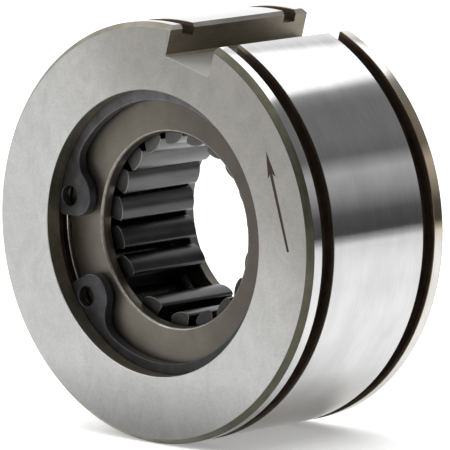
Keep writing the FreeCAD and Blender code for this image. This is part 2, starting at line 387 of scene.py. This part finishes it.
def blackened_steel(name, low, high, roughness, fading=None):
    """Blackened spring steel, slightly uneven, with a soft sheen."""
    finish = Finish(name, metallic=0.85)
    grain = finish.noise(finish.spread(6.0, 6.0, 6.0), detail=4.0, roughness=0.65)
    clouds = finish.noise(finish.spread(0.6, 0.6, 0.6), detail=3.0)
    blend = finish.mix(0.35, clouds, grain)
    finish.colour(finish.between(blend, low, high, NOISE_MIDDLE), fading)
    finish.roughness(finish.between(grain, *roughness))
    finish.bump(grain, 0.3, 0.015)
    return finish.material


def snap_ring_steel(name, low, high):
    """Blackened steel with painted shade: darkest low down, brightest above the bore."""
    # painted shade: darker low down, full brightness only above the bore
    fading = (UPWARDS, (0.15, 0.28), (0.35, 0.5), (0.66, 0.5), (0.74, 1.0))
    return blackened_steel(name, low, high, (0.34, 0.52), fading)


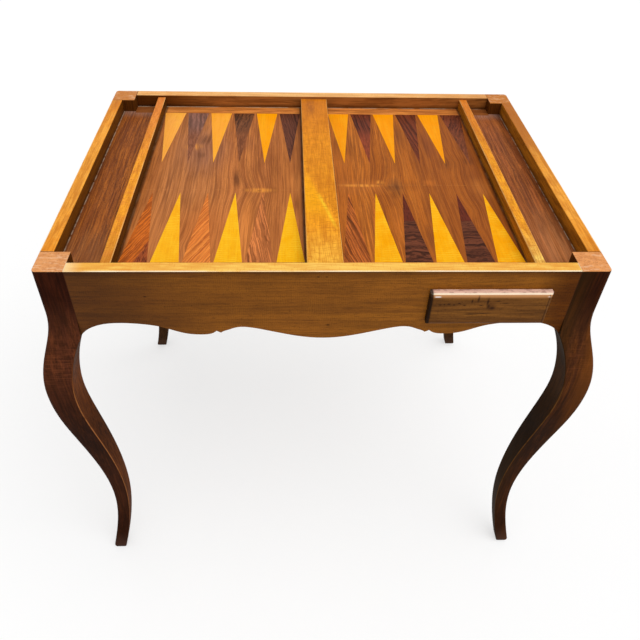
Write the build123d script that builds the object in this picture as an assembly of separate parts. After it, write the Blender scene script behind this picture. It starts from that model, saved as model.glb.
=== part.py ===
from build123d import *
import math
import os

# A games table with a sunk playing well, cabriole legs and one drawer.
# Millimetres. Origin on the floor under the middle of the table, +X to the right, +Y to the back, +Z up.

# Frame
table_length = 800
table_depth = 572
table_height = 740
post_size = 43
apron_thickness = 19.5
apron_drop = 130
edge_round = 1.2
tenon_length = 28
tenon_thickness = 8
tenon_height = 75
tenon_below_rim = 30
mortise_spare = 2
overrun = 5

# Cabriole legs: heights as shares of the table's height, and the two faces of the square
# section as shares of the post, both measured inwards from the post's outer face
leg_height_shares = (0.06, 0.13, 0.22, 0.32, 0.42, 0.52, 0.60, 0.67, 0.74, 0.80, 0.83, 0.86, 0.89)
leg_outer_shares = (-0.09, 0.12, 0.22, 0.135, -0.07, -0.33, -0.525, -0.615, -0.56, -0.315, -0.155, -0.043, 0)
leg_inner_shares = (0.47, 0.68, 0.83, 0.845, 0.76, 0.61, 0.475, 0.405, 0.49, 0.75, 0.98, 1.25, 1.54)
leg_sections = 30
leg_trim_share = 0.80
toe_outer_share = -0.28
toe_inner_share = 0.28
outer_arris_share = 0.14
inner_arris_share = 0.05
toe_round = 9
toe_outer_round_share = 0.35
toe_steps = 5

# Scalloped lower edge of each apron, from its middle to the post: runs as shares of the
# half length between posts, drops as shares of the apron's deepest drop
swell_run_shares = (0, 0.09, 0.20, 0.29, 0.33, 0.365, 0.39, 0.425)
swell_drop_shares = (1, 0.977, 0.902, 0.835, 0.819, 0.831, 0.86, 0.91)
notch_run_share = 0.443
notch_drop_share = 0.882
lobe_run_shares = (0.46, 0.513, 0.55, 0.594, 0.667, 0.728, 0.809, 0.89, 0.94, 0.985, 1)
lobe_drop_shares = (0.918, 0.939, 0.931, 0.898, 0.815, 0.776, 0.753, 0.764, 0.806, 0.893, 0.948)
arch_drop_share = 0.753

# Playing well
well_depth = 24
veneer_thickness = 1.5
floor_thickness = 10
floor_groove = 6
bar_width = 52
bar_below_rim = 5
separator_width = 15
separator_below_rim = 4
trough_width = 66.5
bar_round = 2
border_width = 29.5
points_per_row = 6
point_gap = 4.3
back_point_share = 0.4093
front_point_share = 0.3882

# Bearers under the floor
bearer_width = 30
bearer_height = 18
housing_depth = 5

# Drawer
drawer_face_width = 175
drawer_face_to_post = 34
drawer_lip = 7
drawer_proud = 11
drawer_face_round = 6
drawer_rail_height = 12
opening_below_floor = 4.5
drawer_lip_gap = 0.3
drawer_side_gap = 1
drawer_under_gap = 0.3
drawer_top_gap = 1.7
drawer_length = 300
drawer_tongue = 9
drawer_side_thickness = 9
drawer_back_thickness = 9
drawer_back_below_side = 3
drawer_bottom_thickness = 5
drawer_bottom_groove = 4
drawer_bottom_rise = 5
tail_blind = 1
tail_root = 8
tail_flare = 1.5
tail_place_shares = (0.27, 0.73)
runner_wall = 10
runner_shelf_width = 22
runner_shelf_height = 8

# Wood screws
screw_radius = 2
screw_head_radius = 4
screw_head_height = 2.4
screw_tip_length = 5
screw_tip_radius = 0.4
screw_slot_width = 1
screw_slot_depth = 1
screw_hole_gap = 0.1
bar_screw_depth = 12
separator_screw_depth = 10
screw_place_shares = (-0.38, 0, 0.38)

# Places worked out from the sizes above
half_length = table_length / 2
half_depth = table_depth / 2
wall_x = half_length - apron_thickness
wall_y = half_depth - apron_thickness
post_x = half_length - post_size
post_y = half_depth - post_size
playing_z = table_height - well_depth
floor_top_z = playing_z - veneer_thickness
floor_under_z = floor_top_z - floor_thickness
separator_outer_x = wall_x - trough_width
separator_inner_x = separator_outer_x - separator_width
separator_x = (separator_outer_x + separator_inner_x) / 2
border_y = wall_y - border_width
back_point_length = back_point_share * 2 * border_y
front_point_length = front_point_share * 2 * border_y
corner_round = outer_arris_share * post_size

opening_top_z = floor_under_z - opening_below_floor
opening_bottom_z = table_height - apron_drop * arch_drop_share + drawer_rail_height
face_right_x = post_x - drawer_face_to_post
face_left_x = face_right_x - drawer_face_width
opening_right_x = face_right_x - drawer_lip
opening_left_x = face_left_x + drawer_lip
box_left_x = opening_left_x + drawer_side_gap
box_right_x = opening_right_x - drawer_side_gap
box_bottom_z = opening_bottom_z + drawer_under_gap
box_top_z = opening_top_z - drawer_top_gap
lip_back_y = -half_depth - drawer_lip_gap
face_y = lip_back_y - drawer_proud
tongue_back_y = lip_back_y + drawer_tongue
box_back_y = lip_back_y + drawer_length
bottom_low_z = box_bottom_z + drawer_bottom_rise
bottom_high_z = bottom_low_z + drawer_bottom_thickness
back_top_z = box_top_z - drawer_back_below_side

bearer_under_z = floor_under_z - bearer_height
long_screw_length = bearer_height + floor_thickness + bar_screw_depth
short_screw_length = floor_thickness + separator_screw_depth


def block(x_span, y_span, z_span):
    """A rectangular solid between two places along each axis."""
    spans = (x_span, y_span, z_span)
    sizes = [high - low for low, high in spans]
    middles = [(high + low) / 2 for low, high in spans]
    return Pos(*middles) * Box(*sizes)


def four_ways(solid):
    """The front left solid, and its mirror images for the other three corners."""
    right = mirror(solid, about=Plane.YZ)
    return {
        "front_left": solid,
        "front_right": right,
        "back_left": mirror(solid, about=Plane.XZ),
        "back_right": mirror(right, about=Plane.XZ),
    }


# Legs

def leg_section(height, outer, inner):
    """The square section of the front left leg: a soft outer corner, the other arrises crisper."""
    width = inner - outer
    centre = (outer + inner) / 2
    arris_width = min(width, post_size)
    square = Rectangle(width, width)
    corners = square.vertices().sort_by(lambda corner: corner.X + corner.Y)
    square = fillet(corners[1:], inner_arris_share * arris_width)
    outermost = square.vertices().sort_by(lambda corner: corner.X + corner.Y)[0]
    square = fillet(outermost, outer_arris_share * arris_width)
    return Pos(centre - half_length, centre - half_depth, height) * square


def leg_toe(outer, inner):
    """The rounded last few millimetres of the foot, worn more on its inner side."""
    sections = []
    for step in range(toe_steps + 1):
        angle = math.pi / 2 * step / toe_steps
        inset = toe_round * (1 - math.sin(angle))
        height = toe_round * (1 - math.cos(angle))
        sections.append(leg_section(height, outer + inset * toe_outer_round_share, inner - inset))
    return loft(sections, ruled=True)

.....

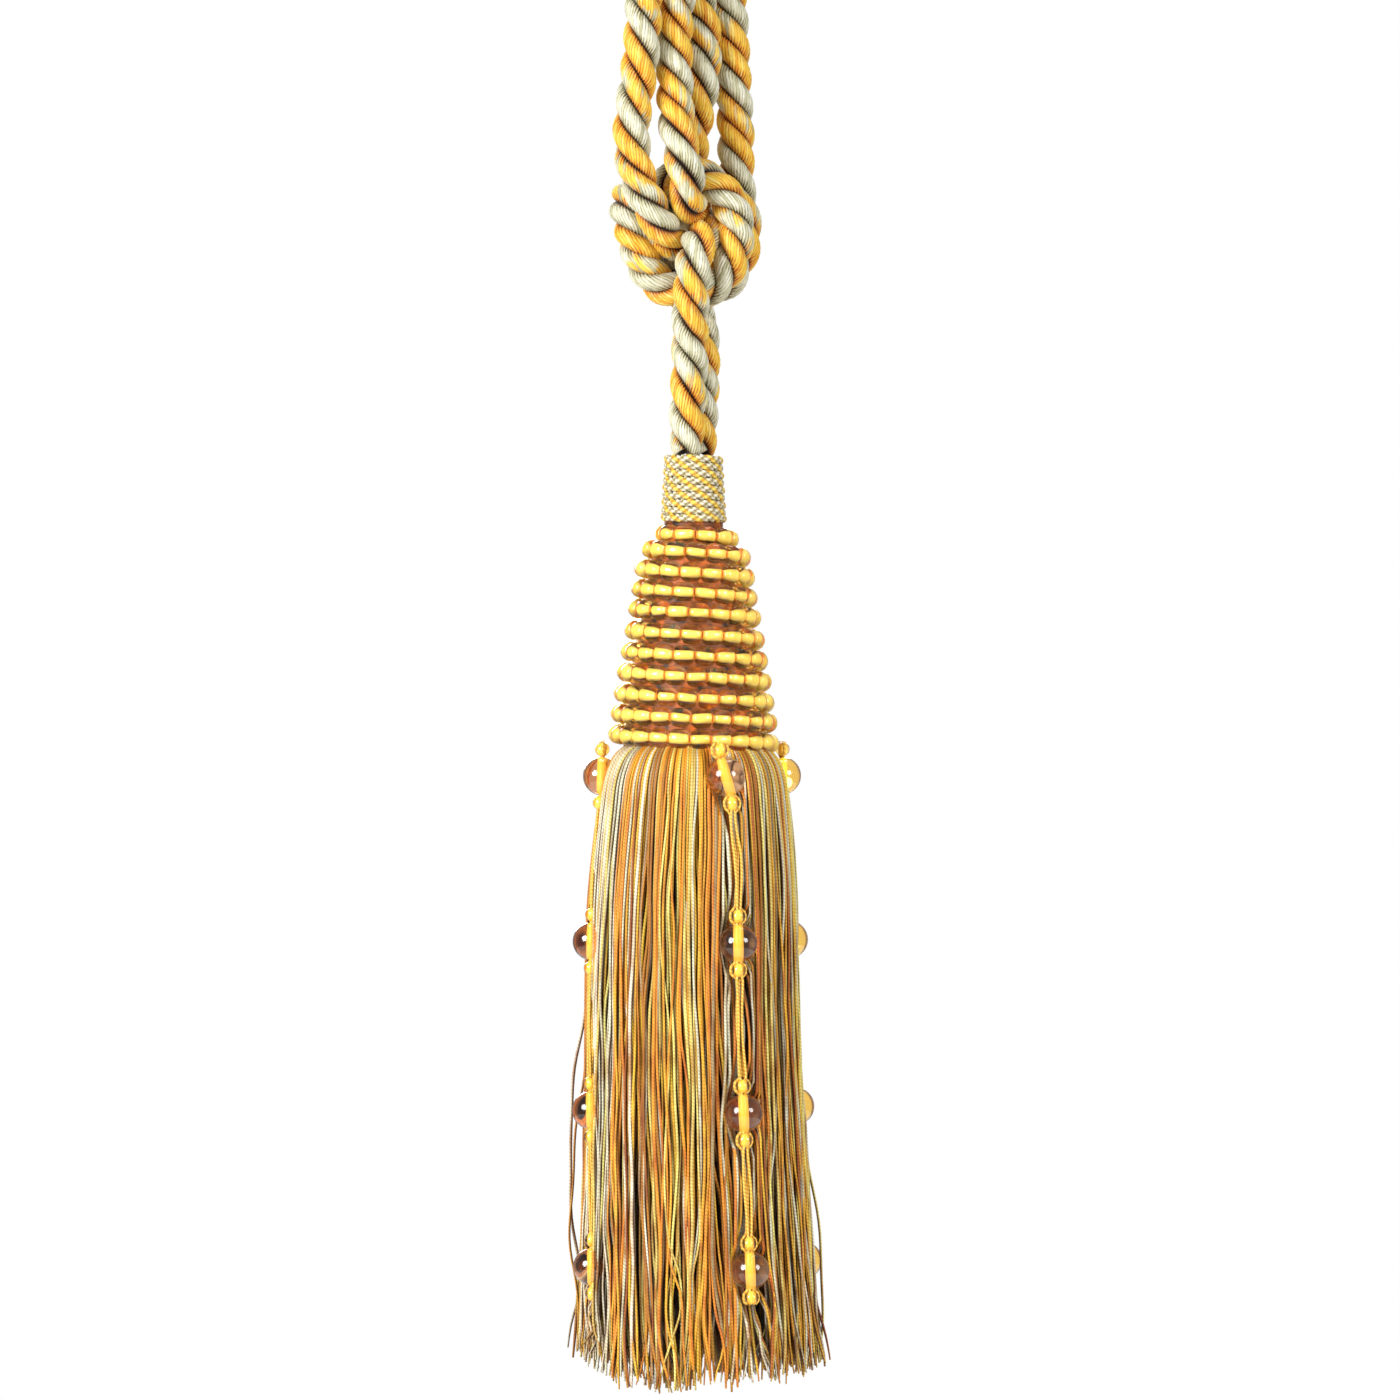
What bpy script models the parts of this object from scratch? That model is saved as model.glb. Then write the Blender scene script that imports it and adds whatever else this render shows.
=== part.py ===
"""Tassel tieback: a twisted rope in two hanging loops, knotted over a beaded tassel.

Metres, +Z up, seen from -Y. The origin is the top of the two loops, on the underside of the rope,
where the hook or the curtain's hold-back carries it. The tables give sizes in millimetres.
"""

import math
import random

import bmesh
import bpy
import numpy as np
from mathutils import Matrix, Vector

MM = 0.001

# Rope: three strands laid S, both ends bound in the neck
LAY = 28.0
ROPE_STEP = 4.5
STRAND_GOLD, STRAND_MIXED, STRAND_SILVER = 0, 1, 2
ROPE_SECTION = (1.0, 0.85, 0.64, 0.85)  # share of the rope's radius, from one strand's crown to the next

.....

◆ **WHAT TO WORK ON**: Of the entries listed above, reproduce only the lines starting at the line containing "Write the build123d" and ending at the line containing "arch_drop_share = 0.753". Include both, exactly as they stand.

◆ **CORRECT OUTPUT**:
Write the build123d script that builds the object in this picture as an assembly of separate parts. After it, write the Blender scene script behind this picture. It starts from that model, saved as model.glb.
=== part.py ===
from build123d import *
import math
import os

# A games table with a sunk playing well, cabriole legs and one drawer.
# Millimetres. Origin on the floor under the middle of the table, +X to the right, +Y to the back, +Z up.

# Frame
table_length = 800
table_depth = 572
table_height = 740
post_size = 43
apron_thickness = 19.5
apron_drop = 130
edge_round = 1.2
tenon_length = 28
tenon_thickness = 8
tenon_height = 75
tenon_below_rim = 30
mortise_spare = 2
overrun = 5

# Cabriole legs: heights as shares of the table's height, and the two faces of the square
# section as shares of the post, both measured inwards from the post's outer face
leg_height_shares = (0.06, 0.13, 0.22, 0.32, 0.42, 0.52, 0.60, 0.67, 0.74, 0.80, 0.83, 0.86, 0.89)
leg_outer_shares = (-0.09, 0.12, 0.22, 0.135, -0.07, -0.33, -0.525, -0.615, -0.56, -0.315, -0.155, -0.043, 0)
leg_inner_shares = (0.47, 0.68, 0.83, 0.845, 0.76, 0.61, 0.475, 0.405, 0.49, 0.75, 0.98, 1.25, 1.54)
leg_sections = 30
leg_trim_share = 0.80
toe_outer_share = -0.28
toe_inner_share = 0.28
outer_arris_share = 0.14
inner_arris_share = 0.05
toe_round = 9
toe_outer_round_share = 0.35
toe_steps = 5

# Scalloped lower edge of each apron, from its middle to the post: runs as shares of the
# half length between posts, drops as shares of the apron's deepest drop
swell_run_shares = (0, 0.09, 0.20, 0.29, 0.33, 0.365, 0.39, 0.425)
swell_drop_shares = (1, 0.977, 0.902, 0.835, 0.819, 0.831, 0.86, 0.91)
notch_run_share = 0.443
notch_drop_share = 0.882
lobe_run_shares = (0.46, 0.513, 0.55, 0.594, 0.667, 0.728, 0.809, 0.89, 0.94, 0.985, 1)
lobe_drop_shares = (0.918, 0.939, 0.931, 0.898, 0.815, 0.776, 0.753, 0.764, 0.806, 0.893, 0.948)
arch_drop_share = 0.753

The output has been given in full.